Grants 101 Writing Skills

Pacing Tip: Trim Extra Words

Jun 19, 2025

To get funded, reviewers need to be excited by your grant from page 1. Yet reviewers are bored by many grants. It’s a chore to read them, partly because the pacing is slow. How do you fix slow pacing in your grant?


One tip to try: Trim extra words. Filler words drag your pace. They are cobwebs that take up reviewer headspace without adding insights.


For example, these phrases and words are filler that can be cut:

  • “Research shows that.” If you are citing sources in the sentence, this phrase is redundant.
  • “To the best of our knowledge.” This is implied. (Some will disagree on this point, preferring to foreground humility. I prefer to focus on pacing. As a grant writer, choose what matters to you.)
  • Seeking to “better” understand. “Better” adds nothing here. Cut most adjectives and adverbs.


Try it! See what you could cut from this sentence. Cover up my answer to test your skills.


  • Original: To our knowledge, current research demonstrates that up to 6.9% of mosquitos in Southeast Asia carry Dengue virus infections, based on a systematic review and metaanalysis of field-caught mosquitos (Maneerattanasak et al., 2024).
  • Betty’s Rewrite: Up to 6.9% of field-caught mosquitoes in Southeast Asia carry Dengue virus infections (Maneerattanasak et al., 2024).

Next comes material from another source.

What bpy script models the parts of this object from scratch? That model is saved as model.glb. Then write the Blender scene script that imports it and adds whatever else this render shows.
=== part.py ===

My rewrite is “punchier” because it’s shorter (18 words versus the original 34). You may disagree with my cuts - maybe you feel “metaanalysis” was a key idea. That’s fine. Keep it in your rewrite. The point is to carefully weigh each word to see if it builds your case. When you are brutal about cutting, you’ll have space for figures, white space, and ideas with stakes.


For more tips, see this free pre-submission checklist, a companion worksheet for The Grant Writing Guide. Figures, white space, and trimming extra words are lines 18 - 20. That’s no accident.


If you know someone who might like today’s newsletter, would you mind forwarding it to them? Thank you, as always, for reading and believing that scholars deserve support for incredible ideas.


Betty

Stay in touch: The Newsletter, Bluesky, and The Grant Writing Guide book.


P.S. I’m studying creative writing this year, and trimming extra words applies to fiction too. Jordan Rosenfeld calls it cutting “throat clearing words,” meaning the words you say before you say anything important.


P.P.S. It’s whale watching season in Sydney. We’ve seen loads of pods traveling north. It’s stunning.

Two children in foreground using binoculars to watch for whales in ocean.